┌────────
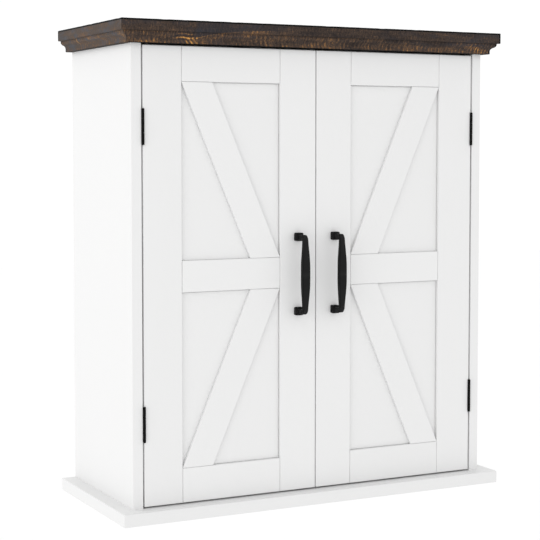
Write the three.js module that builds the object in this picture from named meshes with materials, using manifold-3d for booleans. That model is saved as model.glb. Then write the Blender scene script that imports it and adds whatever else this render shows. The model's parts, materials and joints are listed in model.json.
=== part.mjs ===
import * as THREE from 'three';
import { mergeVertices } from 'three/addons/utils/BufferGeometryUtils.js';
import Module from 'manifold-3d';

// A hanging wall cabinet with two inset, cross-braced doors on butt hinges, in millimetres.
// X runs to the right, Y back into the wall and Z up. The cabinet is built with its underside
// at z = 0 and its back on the wall plane y = 0, and is lowered at the end so that the origin
// lies on the wall plane, in the middle of the hanging rail.

// Outer size, over the crown and the base board
const overallWidth = 551;
const overallDepth = 231.5;
const overallHeight = 617.5;
const sideOverhang = 19.5;
const frontOverhang = 19.5;

// Carcass boards
const baseThickness = 16;
const sideThickness = 13;
const topThickness = 12;
const backThickness = 3;
const backTongue = 6;
const railThickness = 15;
const hangingRailHeight = 70;
const lowerRailHeight = 50;
const wallScrewSpacing = 406;
const wallScrewRadius = 3;

// Crown moulding, mitred round the front and both sides
const crownHeight = 28;
const crownMemberWidth = 50;
const fasciaHeight = 14;
const ledgeDepth = 3.6;
const ledgeDrop = 0.8;
const ogeeSweep = 3.8;
const footInset = 10.4;
const footHeight = 3.9;
const mitreGap = 0.3;

// Shelves and their supports
const shelfThickness = 12;
const shelfEndGap = 0.5;
const shelfBackGap = 1;
const shelfSetback = 7;
const lowerShelfRise = 179;
const upperShelfRise = 370;
const pinHolePitch = 32;
const pinHoleRadius = 2.6;
const pinHoleDepth = 8.5;
const pinShankRadius = 2.4;
const pinShankLength = 8;
const pinRowInset = 40;
const pinPlateLength = 9;
const pinPlateWidth = 8;
const pinPlateThickness = 1.4;
const pinFlangeThickness = 1;
const pinFlangeDrop = 4;

// Doors: a grooved frame round a thin panel, with a mid rail and two braces laid on the panel
const doorThickness = 15;
const sideGap = 2.2;
const centreGap = 1.2;
const doorTopGap = 2;
const doorBottomGap = 2;
const doorStopGap = 0.5;
const stileWidth = 51.5;
const doorRailHeight = 43.5;
const midRailHeight = 39.5;
const midRailDrop = 0.5;
const braceCutLength = 42;
const panelSetback = 4.5;
const panelThickness = 6;
const panelPlay = 0.2;
const grooveDepth = 8;
const tongueGap = 0.5;
const tonguePlay = 0.2;

// Butt hinges
const hingeTopDistance = 99.5;
const hingeBottomDistance = 103;
const hingeLength = 44.6;
const knuckleRadius = 1.7;
const knuckleProud = 1.2;
const knuckleInset = 0.85;
const knucklePlay = 0.2;
const middleKnuckleLength = 15;
const pinRadius = 0.9;
const pinBoreRadius = 1.05;
const pinHeadHeight = 1.2;
const leafThickness = 1;
const leafWidth = 13;
const leafGap = 0.3;
const leafCutGap = 0.3;

// Pull handles
const handleHoleSpacing = 96;
const handleFromEdge = 26.3;
const handleDrop = 3;
const handleFootSize = 10.6;
const handleFootThickness = 7;
const handleFootRound = 1;
const neckHeight = 7.5;
const barBack = 18.4;
const barEndThickness = 4.5;
const barMidThickness = 7;
const barEndWidth = 6.4;
const barMidWidth = 11;
const barCornerCut = 2.6;
const handleScrewRadius = 1.9;
const handleScrewPlay = 0.25;
const handleScrewBite = 7;
const handleScrewHeadRadius = 3.6;
const handleScrewHeadHeight = 2.2;

// Magnetic catches under the top board, with strike plates on the doors
const catchFromMiddle = 30;
const catchLength = 30;
const catchHeight = 13;
const catchDepth = 15;
const catchEarLength = 7;
const catchEarThickness = 2.5;
const catchScrewRadius = 1.6;
const catchStrikeGap = 0.3;
const strikeLength = 34;
const strikeHeight = 11;
const strikeThickness = 1;

// Round parts have this many sides; a cutter reaches this far past the face that it enters
const pinHoleSides = 12;
const barrelSides = 16;
const overrun = 1;

// Levels and planes worked out from the sizes above
const crownBase = overallHeight - crownHeight;
const topUnderside = crownBase - topThickness;
const bodyHalf = overallWidth / 2 - sideOverhang;
const innerHalf = bodyHalf - sideThickness;
const faceY = frontOverhang - overallDepth;
const doorBackY = faceY + doorThickness;
const caseFrontY = doorBackY + doorStopGap;
const backPanelY = -backThickness;
const originHeight = topUnderside - hangingRailHeight / 2;
const doorBottom = baseThickness + doorBottomGap;
const doorTop = crownBase - doorTopGap;
const doorMiddle = (doorBottom + doorTop) / 2;
const hingeEdge = innerHalf - sideGap;
const lockEdge = centreGap / 2;
const hingeInner = hingeEdge - stileWidth;
const lockInner = lockEdge + stileWidth;
const openBottom = doorBottom + doorRailHeight;
const openTop = doorTop - doorRailHeight;
const midRailBottom = doorMiddle - midRailDrop - midRailHeight / 2;
const midRailTop = midRailBottom + midRailHeight;
const axisX = innerHalf - sideGap / 2 - knuckleInset;
const axisY = faceY - knuckleProud;
const hingeLevels = { upper: doorTop - hingeTopDistance, lower: doorBottom + hingeBottomDistance };
const leafLength = hingeLength - 2 * pinHeadHeight;
const shelfLevels = { lower: baseThickness + lowerShelfRise, upper: baseThickness + upperShelfRise };
const handleX = lockEdge + handleFromEdge;
const handleZ = doorMiddle - handleDrop;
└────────
Exactly repeat the lines above, from the opening line through the one with "const pinFlangeDrop = 4;", and include nothing else.

- Task solution
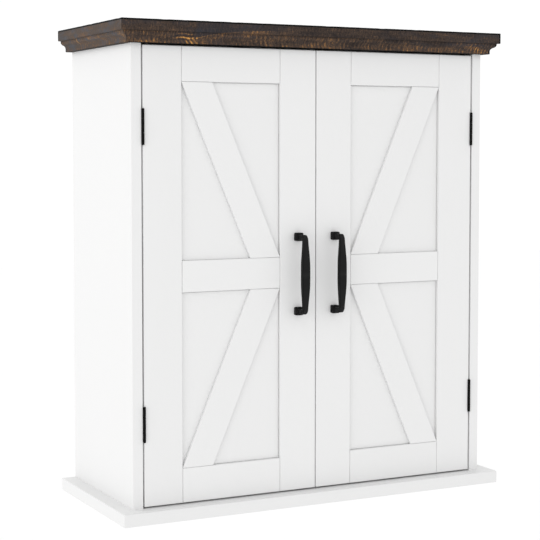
Write the three.js module that builds the object in this picture from named meshes with materials, using manifold-3d for booleans. That model is saved as model.glb. Then write the Blender scene script that imports it and adds whatever else this render shows. The model's parts, materials and joints are listed in model.json.
=== part.mjs ===
import * as THREE from 'three';
import { mergeVertices } from 'three/addons/utils/BufferGeometryUtils.js';
import Module from 'manifold-3d';

// A hanging wall cabinet with two inset, cross-braced doors on butt hinges, in millimetres.
// X runs to the right, Y back into the wall and Z up. The cabinet is built with its underside
// at z = 0 and its back on the wall plane y = 0, and is lowered at the end so that the origin
// lies on the wall plane, in the middle of the hanging rail.

// Outer size, over the crown and the base board
const overallWidth = 551;
const overallDepth = 231.5;
const overallHeight = 617.5;
const sideOverhang = 19.5;
const frontOverhang = 19.5;

// Carcass boards
const baseThickness = 16;
const sideThickness = 13;
const topThickness = 12;
const backThickness = 3;
const backTongue = 6;
const railThickness = 15;
const hangingRailHeight = 70;
const lowerRailHeight = 50;
const wallScrewSpacing = 406;
const wallScrewRadius = 3;

// Crown moulding, mitred round the front and both sides
const crownHeight = 28;
const crownMemberWidth = 50;
const fasciaHeight = 14;
const ledgeDepth = 3.6;
const ledgeDrop = 0.8;
const ogeeSweep = 3.8;
const footInset = 10.4;
const footHeight = 3.9;
const mitreGap = 0.3;

// Shelves and their supports
const shelfThickness = 12;
const shelfEndGap = 0.5;
const shelfBackGap = 1;
const shelfSetback = 7;
const lowerShelfRise = 179;
const upperShelfRise = 370;
const pinHolePitch = 32;
const pinHoleRadius = 2.6;
const pinHoleDepth = 8.5;
const pinShankRadius = 2.4;
const pinShankLength = 8;
const pinRowInset = 40;
const pinPlateLength = 9;
const pinPlateWidth = 8;
const pinPlateThickness = 1.4;
const pinFlangeThickness = 1;
const pinFlangeDrop = 4;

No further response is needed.